(3D code data)
══════
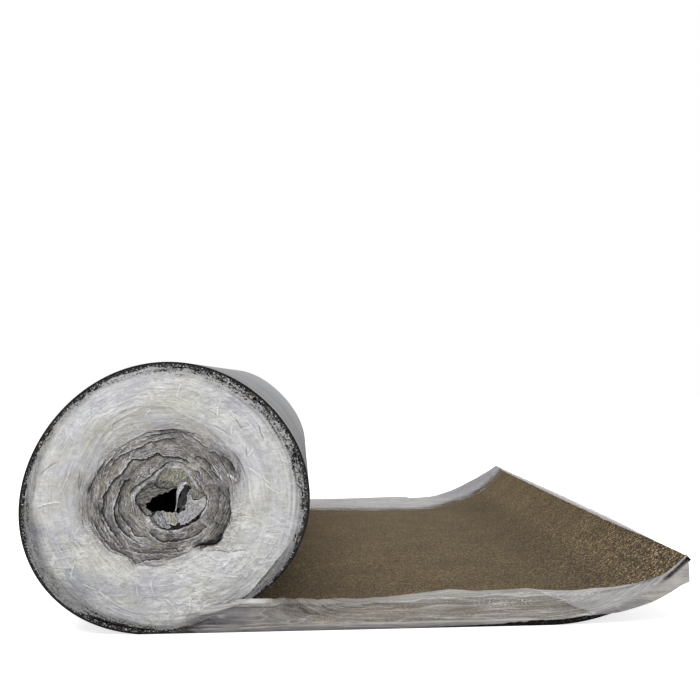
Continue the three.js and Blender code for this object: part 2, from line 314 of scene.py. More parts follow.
class Shader(Nodes):
    """A material's nodes round one Principled surface. Colours are screen colours or nodes' outputs."""

    def __init__(self, name):
        self.material = bpy.data.materials.new(name)
        super().__init__(self.material)
        self.surface = self.node("ShaderNodeBsdfPrincipled")
        self.node("ShaderNodeOutputMaterial", {"Surface": self.surface.outputs["BSDF"]})

    def set(self, **inputs):
        for key, value in inputs.items():
            self.put(self.surface, key.replace("_", " "), value)

    def place(self):
        return self.node("ShaderNodeTexCoord").outputs["Object"]

    def sheet(self):
        """The UV in the sheet's own plane: how far along it and how far across."""
        return self.node("ShaderNodeUVMap", uv_map="sheet").outputs["UV"]

    def number(self, name):
        return self.node("ShaderNodeAttribute", attribute_name=name).outputs["Fac"]

    def parts(self, vector):
        """A vector's three numbers."""
        return self.node("ShaderNodeSeparateXYZ", {"Vector": vector}).outputs

    def vector_maths(self, operation, inputs):
        return self.node("ShaderNodeVectorMath", inputs, operation=operation).outputs

    def stretched(self, vector, *scale):
        return self.node("ShaderNodeMapping", {"Vector": vector, "Scale": scale}).outputs["Vector"]

    def noise(self, vector, scale, detail=3.0, roughness=0.5, distortion=0.0):
        return self.node("ShaderNodeTexNoise", {
            "Vector": vector, "Scale": scale, "Detail": detail, "Roughness": roughness,
            "Distortion": distortion}).outputs["Fac"]

    def grains(self, vector, scale):
        """Cells round scattered points: how far off the point is, and the cell's own random numbers."""
        cells = self.node("ShaderNodeTexVoronoi", {"Vector": vector, "Scale": scale}).outputs
        return cells["Distance"], self.node("ShaderNodeSeparateColor", {"Color": cells["Color"]}).outputs

    def random_tint(self, vector, scale, low, high):
        """Cells that each have their own colour between two."""
        _, own = self.grains(vector, scale)
        return self.ramp(own["Red"], [(0.0, *low), (1.0, *high)])

    def ramp(self, value, stops, interpolation="LINEAR"):
        """The value read off a scale of (position, level) or (position, red, green, blue)."""
        node = self.node("ShaderNodeValToRGB", {"Fac": value})
        ramp = node.color_ramp
        ramp.interpolation = interpolation
        while len(ramp.elements) < len(stops):
            ramp.elements.new(0.5)
        for element, (position, *shade) in zip(ramp.elements, stops):
            element.position = position
            element.color = colour(*shade) if len(shade) == 3 else (*shade * 3, 1.0)
        return node.outputs["Color"]

    def mix(self, share, a, b, blend="MIX"):
        node = self.node("ShaderNodeMix", data_type="RGBA", blend_type=blend)
        for key, value in ((0, share), (6, a), (7, b)):
            self.put(node, key, colour(*value) if isinstance(value, tuple) else value)
        return node.outputs[2]

    def dimmed(self, a, b, share=1.0):
        """One colour multiplied by another."""
        return self.mix(share, a, b, "MULTIPLY")

    def bump(self, height, depth, strength):
        return self.node("ShaderNodeBump", {
            "Height": height, "Distance": depth, "Strength": strength}).outputs["Normal"]


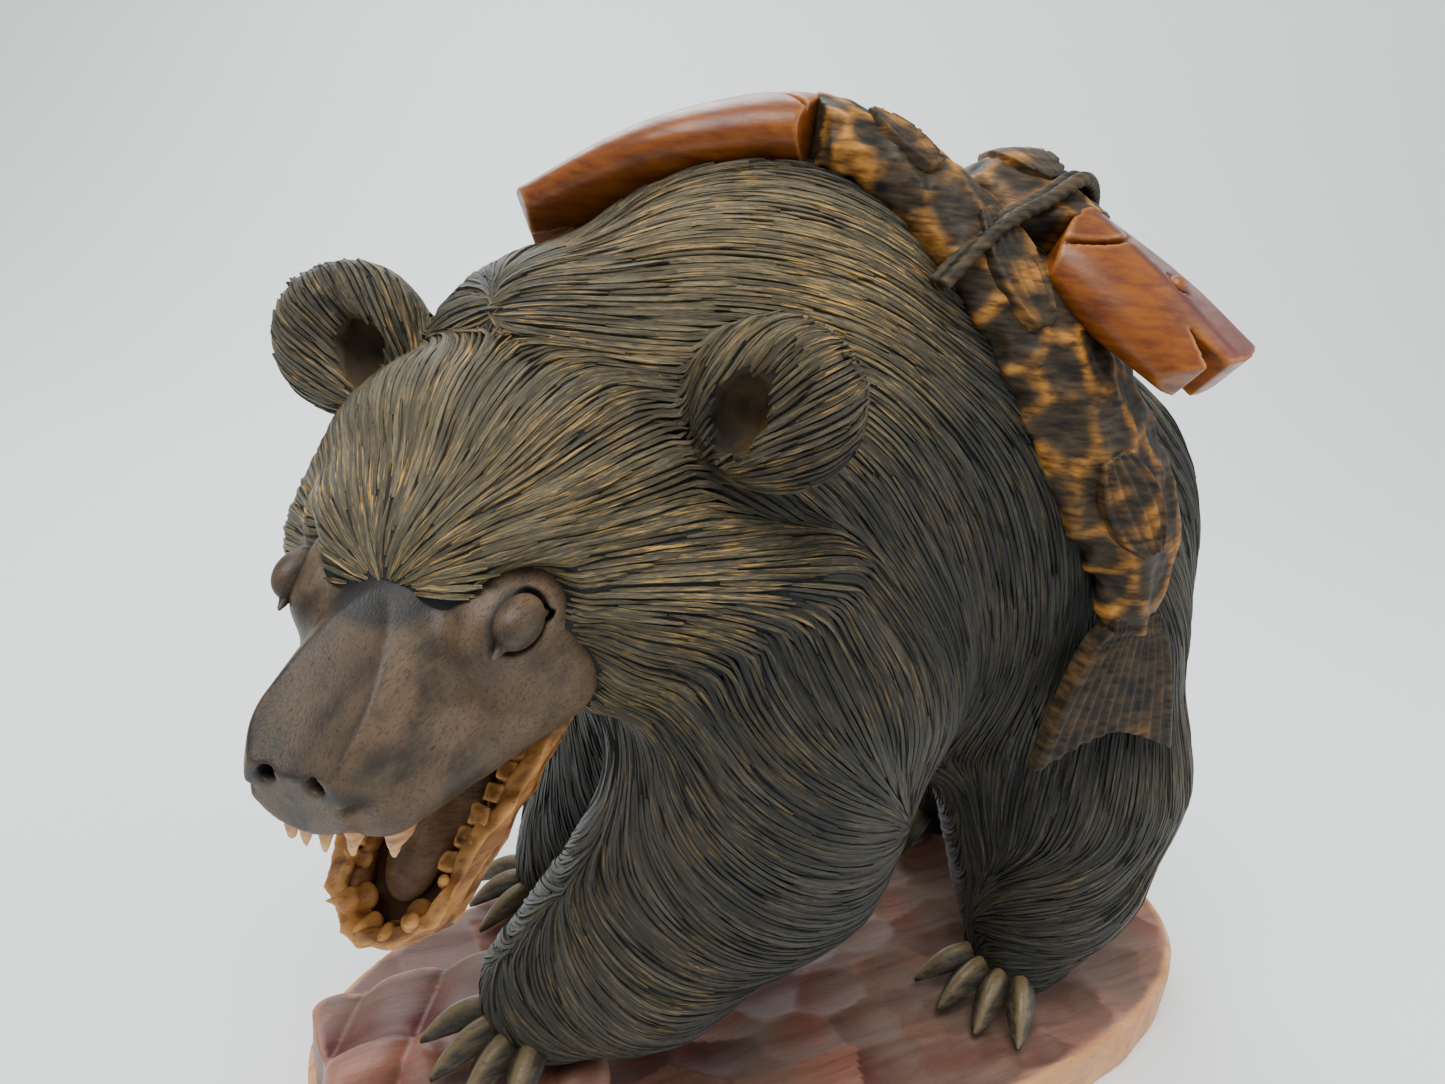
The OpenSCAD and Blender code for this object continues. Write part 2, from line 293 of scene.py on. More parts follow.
def face_shape(q):
    """Muzzle and brow: a tapered core with cheeks, then the planes and creases that are cut into it."""
    core = limb(q * (1, 1.08, 1), (-12, 0, -9), (30, 0, -22.5), 19, 16.5)
    sides = []
    for side in (-1, 1):
        sides.append(limb(q, (-14, side * 19, -25), (28, side * 8.5, -31.5), 15, 10))
        sides.append(blob(q, (-8, side * 17.5, -8), (22, 12.5, 13.5)))
    body = melt(core, melt_all(sides, 9), 4)
    body = melt(body, blob(q, (34, 0, -26), (14, 13.5, 11.5)), 2)
    body = carve(body, -top_plane(q), 0.35)
    for side in (-1, 1):
        stops = [(42, side * 18.0, -19), (34, side * 22, -12), (25, side * 25, -4), (14, side * 27, 4)]
        body = carve(body, chain(q, stops, (4.6, 7.4, 6.4, 4), 2), 2.5)
        body = carve(body, eye_recess(q, side), 2.0)
        gap = np.maximum(eye_shape(q, side) - 1.1, EYE_AT[1] - 1.6 - side * q[:, 1])
        body = carve(body, gap, 0.3)
        body = carve(body, limb(q, (15, side * 31, -15), (-12, side * 41, -25), 3.2, 6), 1.5)
    body = carve(body, 42.5 - (q[:, 0] * 0.985 - (q[:, 2] + 25) * 0.17), 0.3)
    body = carve(body, limb(q, (-20, 0, -55), (33, 0, -49.5), 21, 9), 1.0)
    for side in (-1, 1):
        body = carve(body, limb(q, (47, side * 4.6, -22), (38, side * 6, -23.5), 2.4, 1.3), 0.5)
        nostril = [(46, side * 4.5, -25.5), (44, side * 9, -28), (39, side * 13.5, -26.5)]
        body = carve(body, chain(q, nostril, (1.5, 1.3, 0.7), 0.5), 0.6)
        for at in (26, 18, 10, 2):
            body = carve(body, limb(q, (at + 6, side * 21.5, -37), (at, side * 26.5, -35), 1.3, 0.3), 0.4)
    return body


def face_field(points):
    return face_shape(in_head(points))


# ---------------------------------------------------------------------------
# Meshing a field
# ---------------------------------------------------------------------------
def sample(field, low, high, voxel):
    """The field on a grid, worked out only in blocks near its surface."""
    block = 8
    low = np.asarray(low, float)
    counts = np.ceil((np.asarray(high, float) - low) / voxel / block).astype(int)
    corners = np.stack(np.meshgrid(*[np.arange(n) for n in counts], indexing="ij"), -1).reshape(-1, 3)
    middle = field(low + (corners + 0.5) * block * voxel)
    far = 10 * voxel
    grid = np.where(middle.reshape(counts) > 0, far, -far)
    for axis in range(3):
        grid = np.repeat(grid, block, axis=axis)
    near = corners[np.abs(middle) < block * voxel * 1.2 + 4]
    inside = np.stack(np.meshgrid(*[np.arange(block)] * 3, indexing="ij"), -1).reshape(-1, 3)
    for start in range(0, len(near), 300):
        cells = (near[start:start + 300, None, :] * block + inside).reshape(-1, 3)
        grid[tuple(cells.T)] = field(low + cells * voxel)
    return np.clip(grid, -far, far).astype(np.float32)


def field_mesh(field, low, high, voxel):
    grid = openvdb.FloatGrid(10 * voxel)
    grid.copyFromArray(sample(field, low, high, voxel))
    points, quads = grid.convertToQuads(0.0)
    return points * voxel + np.asarray(low, float), quads


def make_mesh(name, points, face_sets, smooth=True):
    """A mesh from points and arrays of faces; each array holds faces of one size."""
    mesh = bpy.data.meshes.new(name)
    mesh.vertices.add(len(points))
    mesh.vertices.foreach_set("co", (np.asarray(points) * MM).astype(np.float32).ravel())
    corners = np.concatenate([np.asarray(faces, np.int32).ravel() for faces in face_sets])
    sizes = np.concatenate([np.full(len(faces), faces.shape[1], np.int32) for faces in face_sets])
    mesh.loops.add(len(corners))
    mesh.loops.foreach_set("vertex_index", corners)
    mesh.polygons.add(len(sizes))
    mesh.polygons.foreach_set("loop_start", np.concatenate([[0], np.cumsum(sizes)[:-1]]).astype(np.int32))
    mesh.update(calc_edges=True)
    mesh.polygons.foreach_set("use_smooth", np.broadcast_to(smooth, len(sizes)).copy())
    mesh.validate()
    return mesh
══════
YOUR GOAL: Your task is to repeat the data exactly, with nothing left out.

EXERCISE ANSWER:
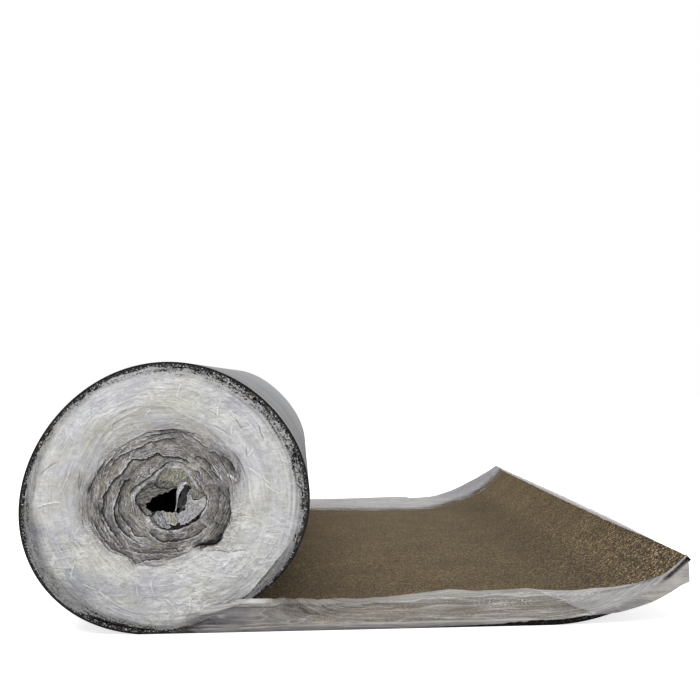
Continue the three.js and Blender code for this object: part 2, from line 314 of scene.py. More parts follow.
class Shader(Nodes):
    """A material's nodes round one Principled surface. Colours are screen colours or nodes' outputs."""

    def __init__(self, name):
        self.material = bpy.data.materials.new(name)
        super().__init__(self.material)
        self.surface = self.node("ShaderNodeBsdfPrincipled")
        self.node("ShaderNodeOutputMaterial", {"Surface": self.surface.outputs["BSDF"]})

    def set(self, **inputs):
        for key, value in inputs.items():
            self.put(self.surface, key.replace("_", " "), value)

    def place(self):
        return self.node("ShaderNodeTexCoord").outputs["Object"]

    def sheet(self):
        """The UV in the sheet's own plane: how far along it and how far across."""
        return self.node("ShaderNodeUVMap", uv_map="sheet").outputs["UV"]

    def number(self, name):
        return self.node("ShaderNodeAttribute", attribute_name=name).outputs["Fac"]

    def parts(self, vector):
        """A vector's three numbers."""
        return self.node("ShaderNodeSeparateXYZ", {"Vector": vector}).outputs

    def vector_maths(self, operation, inputs):
        return self.node("ShaderNodeVectorMath", inputs, operation=operation).outputs

    def stretched(self, vector, *scale):
        return self.node("ShaderNodeMapping", {"Vector": vector, "Scale": scale}).outputs["Vector"]

    def noise(self, vector, scale, detail=3.0, roughness=0.5, distortion=0.0):
        return self.node("ShaderNodeTexNoise", {
            "Vector": vector, "Scale": scale, "Detail": detail, "Roughness": roughness,
            "Distortion": distortion}).outputs["Fac"]

    def grains(self, vector, scale):
        """Cells round scattered points: how far off the point is, and the cell's own random numbers."""
        cells = self.node("ShaderNodeTexVoronoi", {"Vector": vector, "Scale": scale}).outputs
        return cells["Distance"], self.node("ShaderNodeSeparateColor", {"Color": cells["Color"]}).outputs

    def random_tint(self, vector, scale, low, high):
        """Cells that each have their own colour between two."""
        _, own = self.grains(vector, scale)
        return self.ramp(own["Red"], [(0.0, *low), (1.0, *high)])

    def ramp(self, value, stops, interpolation="LINEAR"):
        """The value read off a scale of (position, level) or (position, red, green, blue)."""
        node = self.node("ShaderNodeValToRGB", {"Fac": value})
        ramp = node.color_ramp
        ramp.interpolation = interpolation
        while len(ramp.elements) < len(stops):
            ramp.elements.new(0.5)
        for element, (position, *shade) in zip(ramp.elements, stops):
            element.position = position
            element.color = colour(*shade) if len(shade) == 3 else (*shade * 3, 1.0)
        return node.outputs["Color"]

    def mix(self, share, a, b, blend="MIX"):
        node = self.node("ShaderNodeMix", data_type="RGBA", blend_type=blend)
        for key, value in ((0, share), (6, a), (7, b)):
            self.put(node, key, colour(*value) if isinstance(value, tuple) else value)
        return node.outputs[2]

    def dimmed(self, a, b, share=1.0):
        """One colour multiplied by another."""
        return self.mix(share, a, b, "MULTIPLY")

    def bump(self, height, depth, strength):
        return self.node("ShaderNodeBump", {
            "Height": height, "Distance": depth, "Strength": strength}).outputs["Normal"]


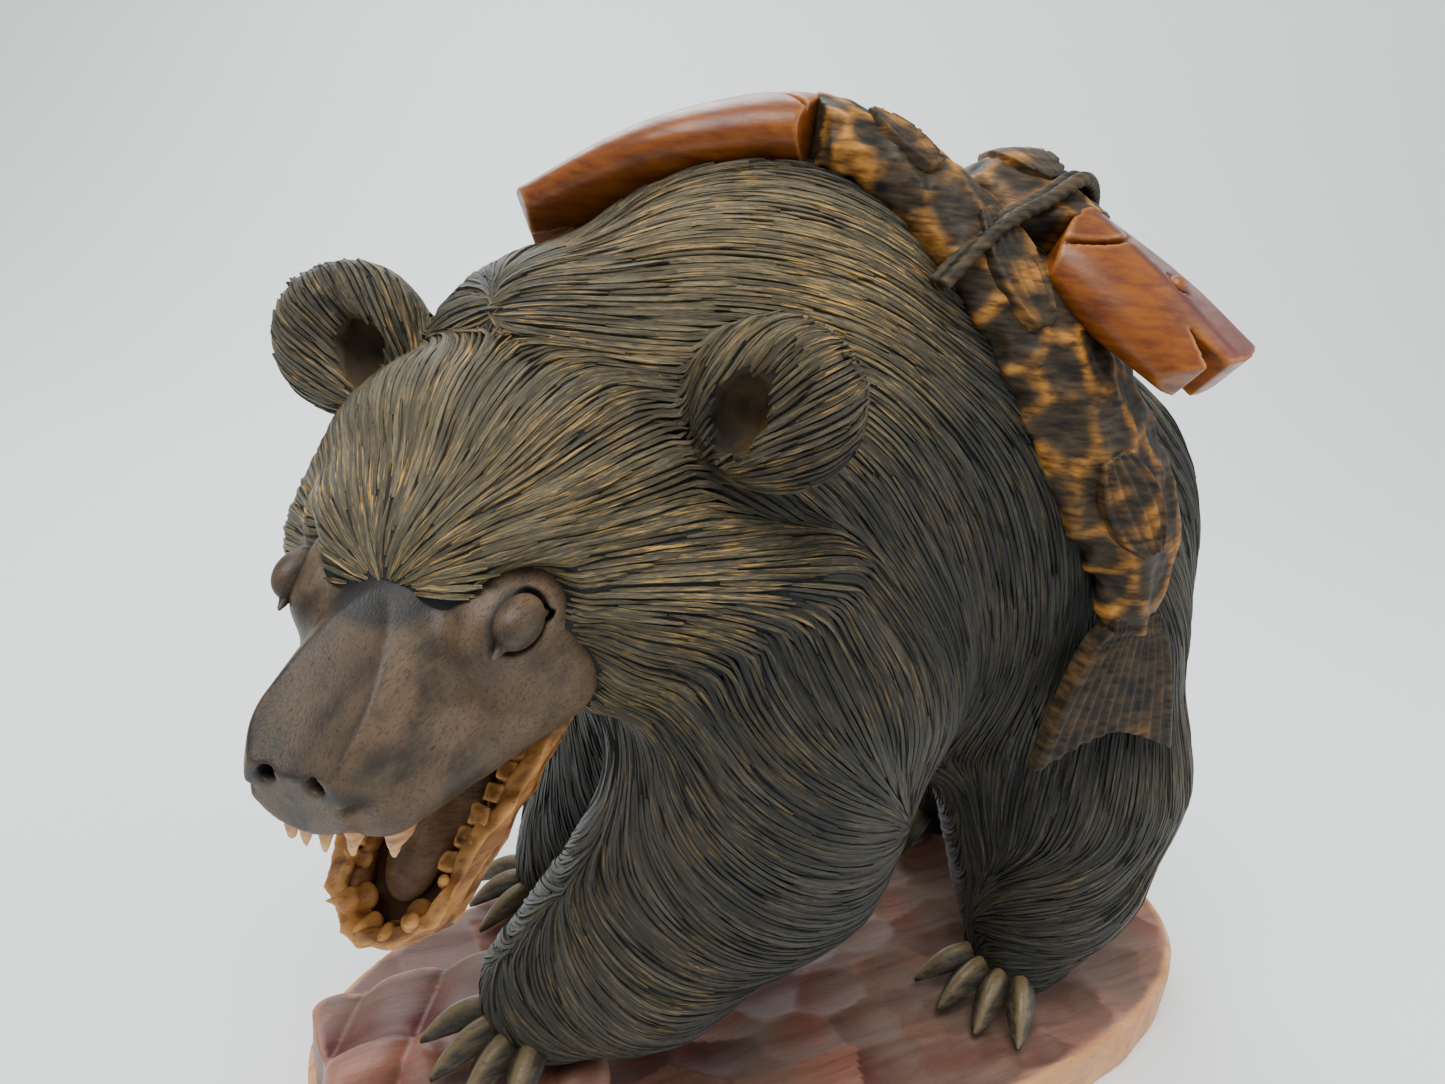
The OpenSCAD and Blender code for this object continues. Write part 2, from line 293 of scene.py on. More parts follow.
def face_shape(q):
    """Muzzle and brow: a tapered core with cheeks, then the planes and creases that are cut into it."""
    core = limb(q * (1, 1.08, 1), (-12, 0, -9), (30, 0, -22.5), 19, 16.5)
    sides = []
    for side in (-1, 1):
        sides.append(limb(q, (-14, side * 19, -25), (28, side * 8.5, -31.5), 15, 10))
        sides.append(blob(q, (-8, side * 17.5, -8), (22, 12.5, 13.5)))
    body = melt(core, melt_all(sides, 9), 4)
    body = melt(body, blob(q, (34, 0, -26), (14, 13.5, 11.5)), 2)
    body = carve(body, -top_plane(q), 0.35)
    for side in (-1, 1):
        stops = [(42, side * 18.0, -19), (34, side * 22, -12), (25, side * 25, -4), (14, side * 27, 4)]
        body = carve(body, chain(q, stops, (4.6, 7.4, 6.4, 4), 2), 2.5)
        body = carve(body, eye_recess(q, side), 2.0)
        gap = np.maximum(eye_shape(q, side) - 1.1, EYE_AT[1] - 1.6 - side * q[:, 1])
        body = carve(body, gap, 0.3)
        body = carve(body, limb(q, (15, side * 31, -15), (-12, side * 41, -25), 3.2, 6), 1.5)
    body = carve(body, 42.5 - (q[:, 0] * 0.985 - (q[:, 2] + 25) * 0.17), 0.3)
    body = carve(body, limb(q, (-20, 0, -55), (33, 0, -49.5), 21, 9), 1.0)
    for side in (-1, 1):
        body = carve(body, limb(q, (47, side * 4.6, -22), (38, side * 6, -23.5), 2.4, 1.3), 0.5)
        nostril = [(46, side * 4.5, -25.5), (44, side * 9, -28), (39, side * 13.5, -26.5)]
        body = carve(body, chain(q, nostril, (1.5, 1.3, 0.7), 0.5), 0.6)
        for at in (26, 18, 10, 2):
            body = carve(body, limb(q, (at + 6, side * 21.5, -37), (at, side * 26.5, -35), 1.3, 0.3), 0.4)
    return body


def face_field(points):
    return face_shape(in_head(points))


# ---------------------------------------------------------------------------
# Meshing a field
# ---------------------------------------------------------------------------
def sample(field, low, high, voxel):
    """The field on a grid, worked out only in blocks near its surface."""
    block = 8
    low = np.asarray(low, float)
    counts = np.ceil((np.asarray(high, float) - low) / voxel / block).astype(int)
    corners = np.stack(np.meshgrid(*[np.arange(n) for n in counts], indexing="ij"), -1).reshape(-1, 3)
    middle = field(low + (corners + 0.5) * block * voxel)
    far = 10 * voxel
    grid = np.where(middle.reshape(counts) > 0, far, -far)
    for axis in range(3):
        grid = np.repeat(grid, block, axis=axis)
    near = corners[np.abs(middle) < block * voxel * 1.2 + 4]
    inside = np.stack(np.meshgrid(*[np.arange(block)] * 3, indexing="ij"), -1).reshape(-1, 3)
    for start in range(0, len(near), 300):
        cells = (near[start:start + 300, None, :] * block + inside).reshape(-1, 3)
        grid[tuple(cells.T)] = field(low + cells * voxel)
    return np.clip(grid, -far, far).astype(np.float32)


def field_mesh(field, low, high, voxel):
    grid = openvdb.FloatGrid(10 * voxel)
    grid.copyFromArray(sample(field, low, high, voxel))
    points, quads = grid.convertToQuads(0.0)
    return points * voxel + np.asarray(low, float), quads


def make_mesh(name, points, face_sets, smooth=True):
    """A mesh from points and arrays of faces; each array holds faces of one size."""
    mesh = bpy.data.meshes.new(name)
    mesh.vertices.add(len(points))
    mesh.vertices.foreach_set("co", (np.asarray(points) * MM).astype(np.float32).ravel())
    corners = np.concatenate([np.asarray(faces, np.int32).ravel() for faces in face_sets])
    sizes = np.concatenate([np.full(len(faces), faces.shape[1], np.int32) for faces in face_sets])
    mesh.loops.add(len(corners))
    mesh.loops.foreach_set("vertex_index", corners)
    mesh.polygons.add(len(sizes))
    mesh.polygons.foreach_set("loop_start", np.concatenate([[0], np.cumsum(sizes)[:-1]]).astype(np.int32))
    mesh.update(calc_edges=True)
    mesh.polygons.foreach_set("use_smooth", np.broadcast_to(smooth, len(sizes)).copy())
    mesh.validate()
    return mesh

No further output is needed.